The Mindful Swordsman
I remember reading a Zen story years back, I will tell it a bit differently than how I first heard it:
There was a young guy, wanting to be taught the fine art of swordsmanship by a great master. He felt quite broken for a period of time. He made a commitment to his path and decided to leave home to live near the dojo; instead of going straight into the group of young wanna-be sword masters as would be expected, the great teacher gave him the job of working in the kitchen. He was distressed and his disappointment knew no limits; what was helpful was he had the virtue of forbearance, and accepted his lot of chopping carrots, carrying water, testing the soup when no one was looking and saying quiet prayers over the meals so that anyone who ate the food would be blessed. One day when he was dreaming and looking out of the window and automatically going about his kitchen-ness, the great teacher sneaked up behind him and jabbed him just under the rib cage with a wooden spoon, although it was soft, it was just enough to startle him back into (supposed) reality. As he turned he saw a fleeting shadow and the slight flicker of a robe pass through the kitchen door and disappear into emptiness; his apprenticeship as a swordsman had begun. From then on, every moment he had to be alert, knowing the teacher may arrive with an almost fatal blow when he least expected. Like a true Master, his every day life became his swordsman apprenticeship. He eventually emerged as the greatest swordsman in the land. “Yay!”
We can wander through life in a semi-conscious state like somebody who feels they are a slave to their lot, wanting air-conditioning to permeate everything we do and feel. Lukewarm, not overly hot or cold, “not too much hurt please”, the rhythm of life must suit ours; and people better behave how we want them to, if they don’t, then one of our many ways of resolving the blow to our rib cage will come into play…this can be disastrous.
Here Comes Ouch Again
The world goes ‘ouch’ on a regular basis.
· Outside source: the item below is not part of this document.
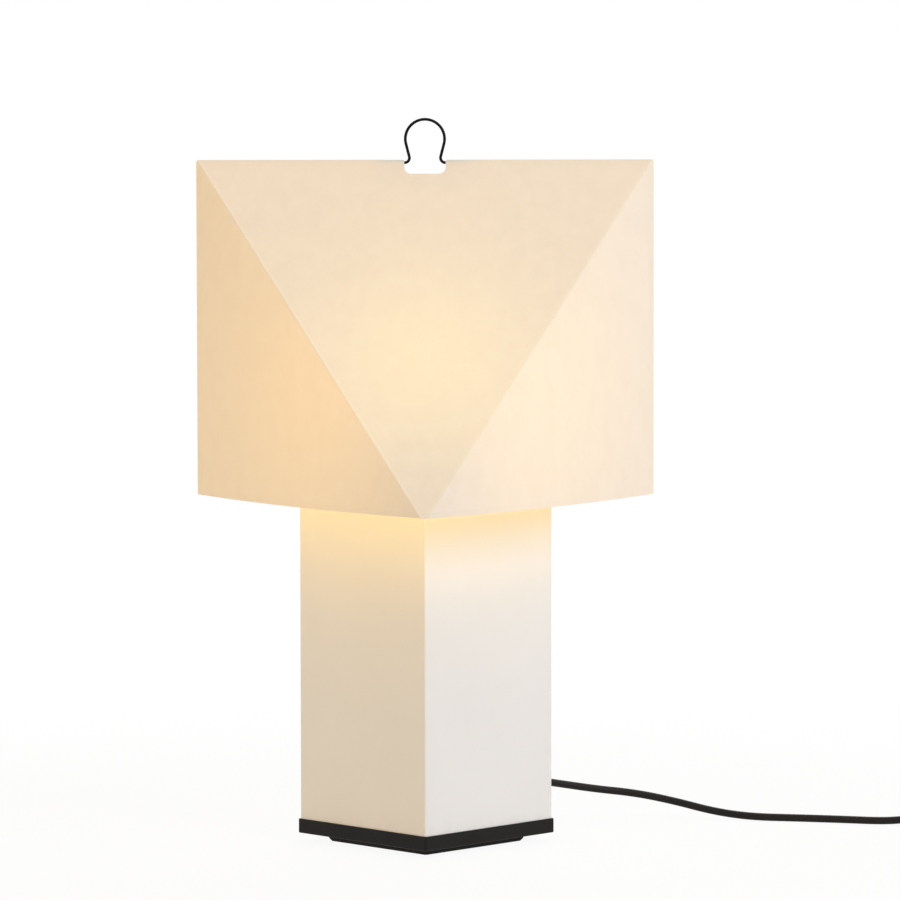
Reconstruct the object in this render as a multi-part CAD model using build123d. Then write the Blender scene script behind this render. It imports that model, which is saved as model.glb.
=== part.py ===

When I dig into the catalog of spiritual tales embedded in my subconscious, I think of Shakyamuni the Buddha. His father a king, spent years of his life protecting the young prince Shakyamuni from the world. His papa had an agenda, the Royal Astrologer had foretold his future as a renunciate, this led the king to create a wall around the young prince’s life both physically and emotionally so he would always feel happy and content, lost in bliss and never explore the normal set of experiences we all traverse. As many would know, at night the future Buddha sneaked out and saw the world of suffering, this became a puzzle/challenge for him to look at and ultimately resolve.
Slaves of the False King
The false-king with the crooked crown lives within all humanity, in each of us. There is a part of us that wants to look away, something that is scared of entering the world in its rawness. Some of us were over or under parented, and many of us are guilty of doing the same as we try and help our children prepare for their future life. Ultimately, we and others are faced with the normal gamut of emotions and experiences, they are not going to disappear, they are going to be there whether we push them down with drugs, alcohol, sex, too many belongings or other diversions, addictions to digital trivia, sports or keep ourselves busy with things, even valuable obsessions. Life slaps us.
Run Run Run
We are all ‘runners’, avoiders of feelings; unless we are one of those New Age touchy-feely people who dramatise the ingestion of every grain of sugar, accidental/intentional addition of a pinch of MSG to an Eastern meal, or get stuck on the fact that someone didn’t say ‘thank you’ for something trivial; some people have done far too many workshops with self-centered people in leotards or have been schooled by ridiculously over-emotional people. By understanding ‘running’, we can resolve a lot of issues in our lives, in fact at the other side of it, is what we are probably looking for. We place everything in the way, and then we define the ‘us’, the ‘me’ as the ‘relationship between the experiencer and the experienced’; we believe ourselves to be the combination of everything we have gone through in our lives; we have unconsciously cultivated an imaginary personality. If we look closely, we see we can go from Sage to ignoramus within a split second; if we are astute this leap in character change will catch our eye; a dullard will miss it, but it ought to be of great interest to anyone who is alive and thinking. By seeing the extremities in this lightening change in the personality, the questioning mind would automatically start to ponder, ‘Who am I?’, the dull mind misses it and lives out its days in confusion, goes about its business with distractions and petty addictions.
The Beauty in Dissonance
‘Ouch’ is OK, ‘ouch’ is not our enemy. I think this is where most of us go wrong, we misunderstand experience and want to pad ourselves from what doesn’t feel OK; we attempt to put something we perceive as ‘good’ in its place. As soon as the world ‘hurts’ or anything from left-field arrives through the left stage door, we bolt towards the right door. In music we have harmony, consonance and dissonance, if there are only ‘pretty’ notes, the music becomes very bland; like a shopping centre where everything is ‘nice’, or one of those religious groups where everybody is sort of smiling to make new-comers feel welcome; we need diversity in life to be able to extract wisdom. Wisdom comes from emotions, emotions come from DIVERSE experiences; those experiences may not be safe ones. We have a tendency to chase away what is ‘not nice’, feels not so good’, ‘big hurts’, all the things that we decide are not OK, we want to get away ASAP, as quick as possible.
At Peace With Ourselves
By understanding the Yoga of Ouch, we can begin to live, not to run, we can re-enter life. By knowing everything is in constant flux, in motion, we can learn to be at peace with change and allow ‘what is going on’ to have its time on the stage of life, we do not need to cling to those experiences either, they will pass. Until then, if we are not present, we are chasing apparitions about what we believe ‘ought to be’, we will be ignoring the gifts of the varied emotions that lead us to our wisdom; from wisdom comes a deeper experience of life.